### Data to process

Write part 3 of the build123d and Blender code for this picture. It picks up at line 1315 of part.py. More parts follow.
...
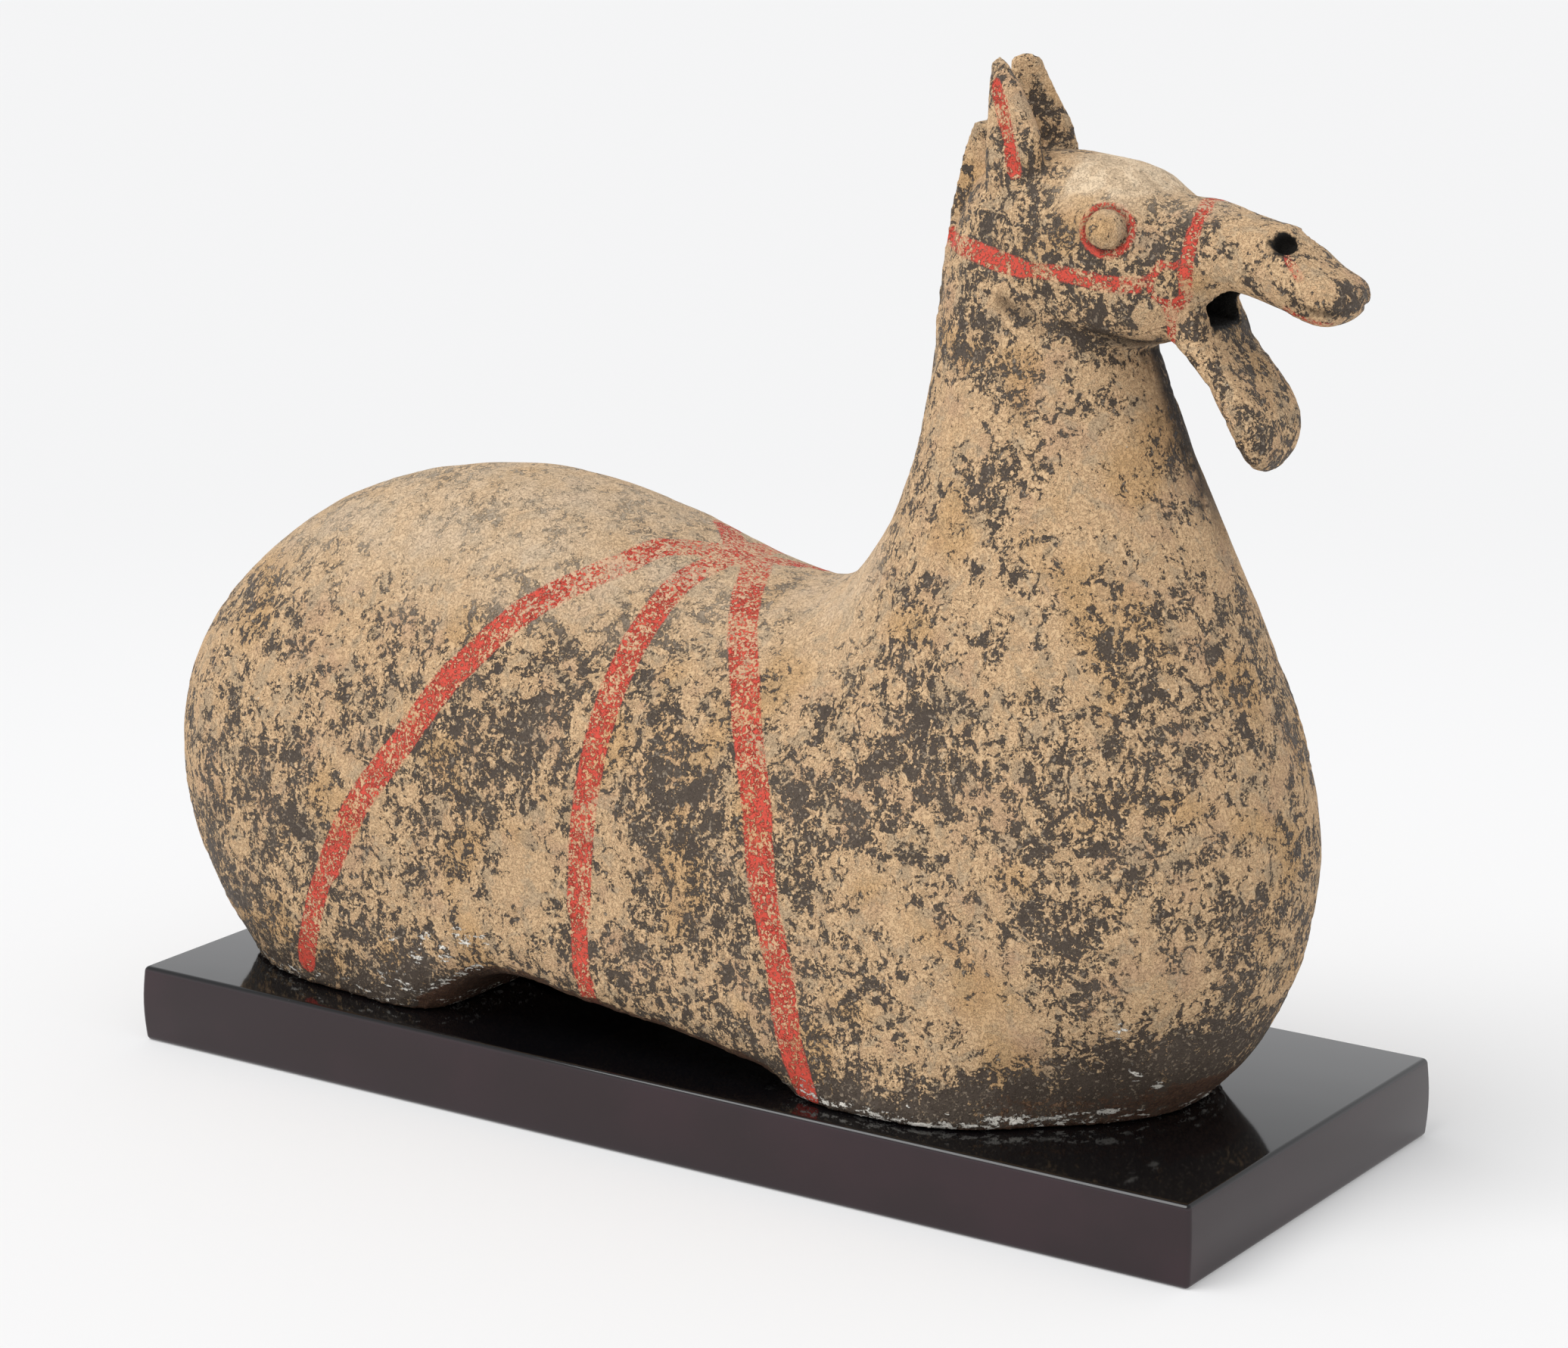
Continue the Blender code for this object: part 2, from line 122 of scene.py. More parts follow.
==
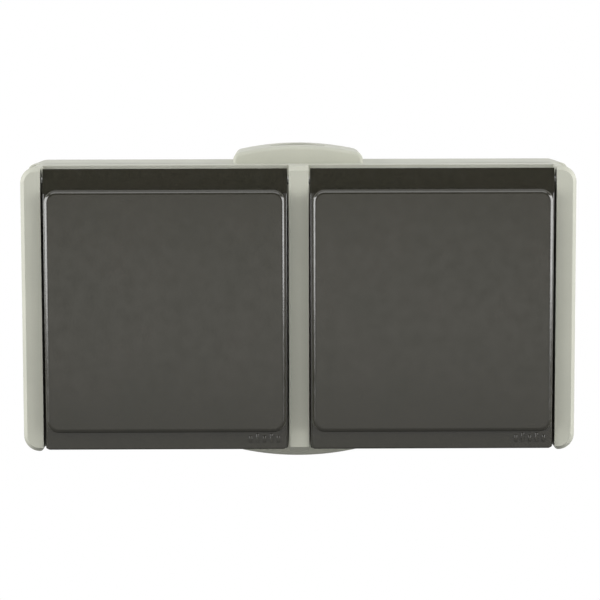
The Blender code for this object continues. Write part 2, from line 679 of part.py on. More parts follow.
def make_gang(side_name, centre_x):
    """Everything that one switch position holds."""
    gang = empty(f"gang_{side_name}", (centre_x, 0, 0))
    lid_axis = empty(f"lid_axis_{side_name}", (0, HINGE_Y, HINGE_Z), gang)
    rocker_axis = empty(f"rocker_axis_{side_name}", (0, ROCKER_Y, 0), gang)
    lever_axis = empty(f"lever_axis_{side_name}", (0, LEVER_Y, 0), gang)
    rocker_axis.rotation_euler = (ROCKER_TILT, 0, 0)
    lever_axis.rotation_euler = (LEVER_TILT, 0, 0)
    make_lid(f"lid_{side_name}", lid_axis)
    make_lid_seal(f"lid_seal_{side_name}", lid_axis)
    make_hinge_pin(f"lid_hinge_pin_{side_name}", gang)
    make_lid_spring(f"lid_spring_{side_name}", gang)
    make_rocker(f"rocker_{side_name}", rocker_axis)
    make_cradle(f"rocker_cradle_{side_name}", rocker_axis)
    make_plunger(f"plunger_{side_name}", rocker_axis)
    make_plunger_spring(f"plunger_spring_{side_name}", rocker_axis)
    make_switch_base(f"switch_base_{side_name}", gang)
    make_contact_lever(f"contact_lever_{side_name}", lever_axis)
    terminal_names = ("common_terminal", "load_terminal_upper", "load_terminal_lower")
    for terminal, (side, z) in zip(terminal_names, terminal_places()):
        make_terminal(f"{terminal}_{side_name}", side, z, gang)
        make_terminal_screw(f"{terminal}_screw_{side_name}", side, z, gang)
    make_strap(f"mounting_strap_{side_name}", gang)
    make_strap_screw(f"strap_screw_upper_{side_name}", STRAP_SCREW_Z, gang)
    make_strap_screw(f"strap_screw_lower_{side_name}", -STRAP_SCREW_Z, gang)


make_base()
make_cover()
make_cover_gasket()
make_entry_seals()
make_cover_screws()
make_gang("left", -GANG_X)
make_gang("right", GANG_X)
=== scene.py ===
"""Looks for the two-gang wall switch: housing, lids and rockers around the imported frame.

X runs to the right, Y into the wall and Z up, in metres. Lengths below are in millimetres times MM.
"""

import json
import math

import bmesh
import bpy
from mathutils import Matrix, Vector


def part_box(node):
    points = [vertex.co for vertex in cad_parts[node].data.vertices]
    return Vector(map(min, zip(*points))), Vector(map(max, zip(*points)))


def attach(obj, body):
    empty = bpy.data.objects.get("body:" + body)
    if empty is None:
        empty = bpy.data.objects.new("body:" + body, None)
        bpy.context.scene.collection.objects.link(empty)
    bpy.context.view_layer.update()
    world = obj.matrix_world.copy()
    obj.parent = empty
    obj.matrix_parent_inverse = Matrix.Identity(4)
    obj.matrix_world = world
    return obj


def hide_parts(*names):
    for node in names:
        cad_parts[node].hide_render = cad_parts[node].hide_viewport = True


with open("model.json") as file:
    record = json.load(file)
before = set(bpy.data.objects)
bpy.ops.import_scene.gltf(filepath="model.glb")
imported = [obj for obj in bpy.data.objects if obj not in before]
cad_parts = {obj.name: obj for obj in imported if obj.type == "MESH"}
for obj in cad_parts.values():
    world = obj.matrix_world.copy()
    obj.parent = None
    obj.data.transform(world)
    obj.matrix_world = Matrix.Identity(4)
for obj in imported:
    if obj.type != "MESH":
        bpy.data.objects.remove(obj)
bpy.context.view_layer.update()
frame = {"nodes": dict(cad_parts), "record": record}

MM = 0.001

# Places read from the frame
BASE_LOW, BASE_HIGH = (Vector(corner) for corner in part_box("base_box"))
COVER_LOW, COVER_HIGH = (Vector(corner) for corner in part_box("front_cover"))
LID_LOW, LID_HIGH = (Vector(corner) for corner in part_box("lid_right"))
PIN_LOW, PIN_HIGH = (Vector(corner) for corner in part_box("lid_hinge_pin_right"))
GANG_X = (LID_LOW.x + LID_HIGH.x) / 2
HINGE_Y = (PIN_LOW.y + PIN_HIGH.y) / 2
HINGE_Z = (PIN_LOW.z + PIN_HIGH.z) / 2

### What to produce
Pick out every line above that holds the word "body" and copy it.

### Answer to the task
def attach(obj, body):
    empty = bpy.data.objects.get("body:" + body)
        empty = bpy.data.objects.new("body:" + body, None)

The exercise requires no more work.